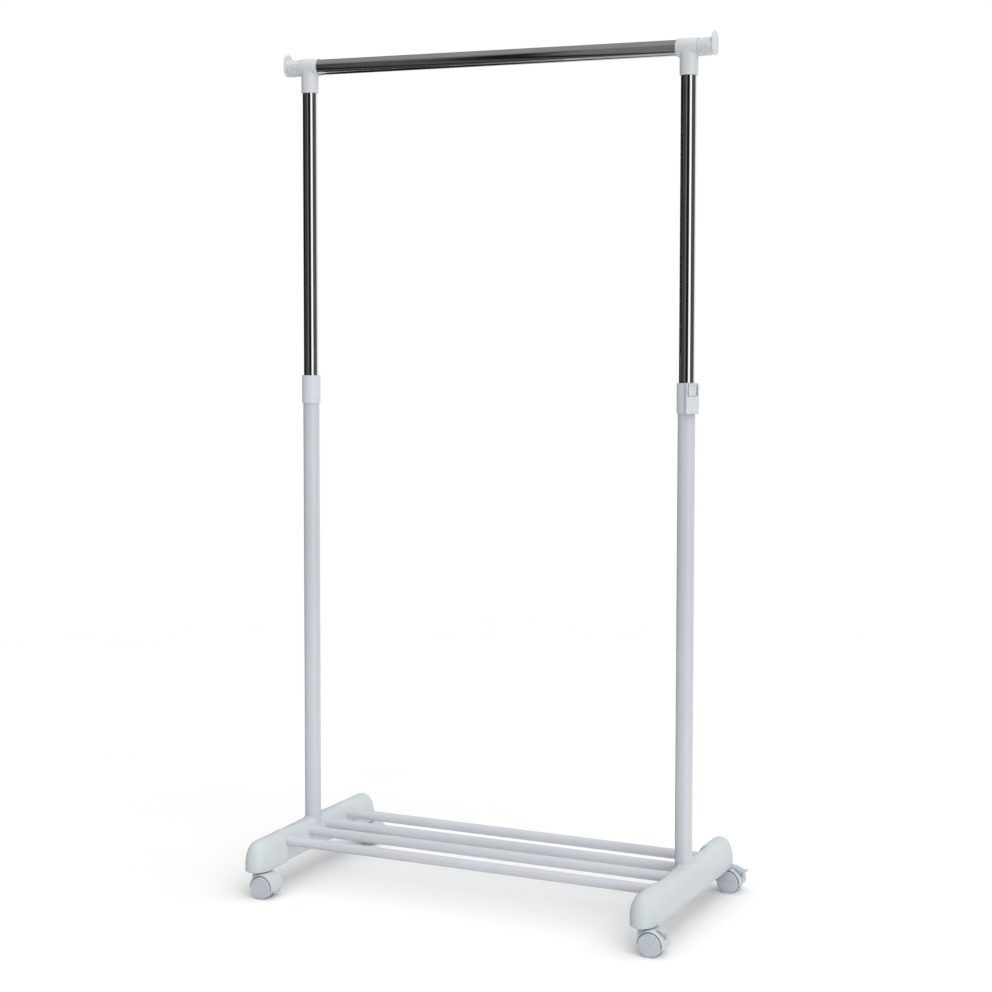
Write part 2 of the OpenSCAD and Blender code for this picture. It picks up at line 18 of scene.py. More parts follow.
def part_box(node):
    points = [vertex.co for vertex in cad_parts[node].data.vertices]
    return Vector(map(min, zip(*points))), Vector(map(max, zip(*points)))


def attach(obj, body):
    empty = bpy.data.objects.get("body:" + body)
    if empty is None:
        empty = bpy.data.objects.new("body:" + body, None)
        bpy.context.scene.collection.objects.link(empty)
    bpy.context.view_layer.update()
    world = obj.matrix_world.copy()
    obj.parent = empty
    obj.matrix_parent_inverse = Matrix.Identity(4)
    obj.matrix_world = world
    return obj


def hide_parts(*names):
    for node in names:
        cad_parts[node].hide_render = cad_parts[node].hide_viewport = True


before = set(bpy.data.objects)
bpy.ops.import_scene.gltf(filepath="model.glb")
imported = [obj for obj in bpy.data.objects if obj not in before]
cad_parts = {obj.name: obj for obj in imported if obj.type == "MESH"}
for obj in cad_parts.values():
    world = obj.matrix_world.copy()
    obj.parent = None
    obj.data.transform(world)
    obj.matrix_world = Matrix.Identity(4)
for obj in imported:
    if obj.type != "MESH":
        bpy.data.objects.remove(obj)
# # # # #
* **Task prompt**
Extract the lines above, from the first one through the one containing "points = [vertex.co", and return only those, unchanged.

* **Reply to the task**
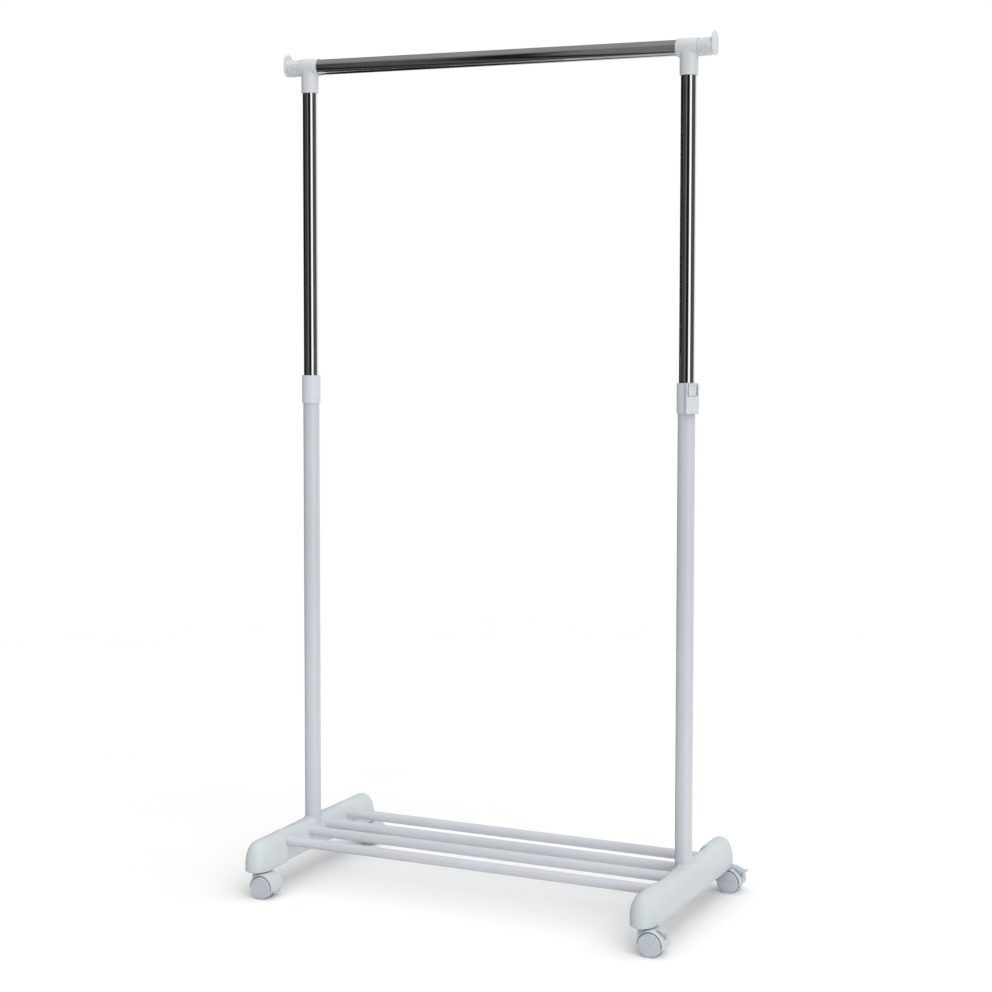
Write part 2 of the OpenSCAD and Blender code for this picture. It picks up at line 18 of scene.py. More parts follow.
def part_box(node):
    points = [vertex.co for vertex in cad_parts[node].data.vertices]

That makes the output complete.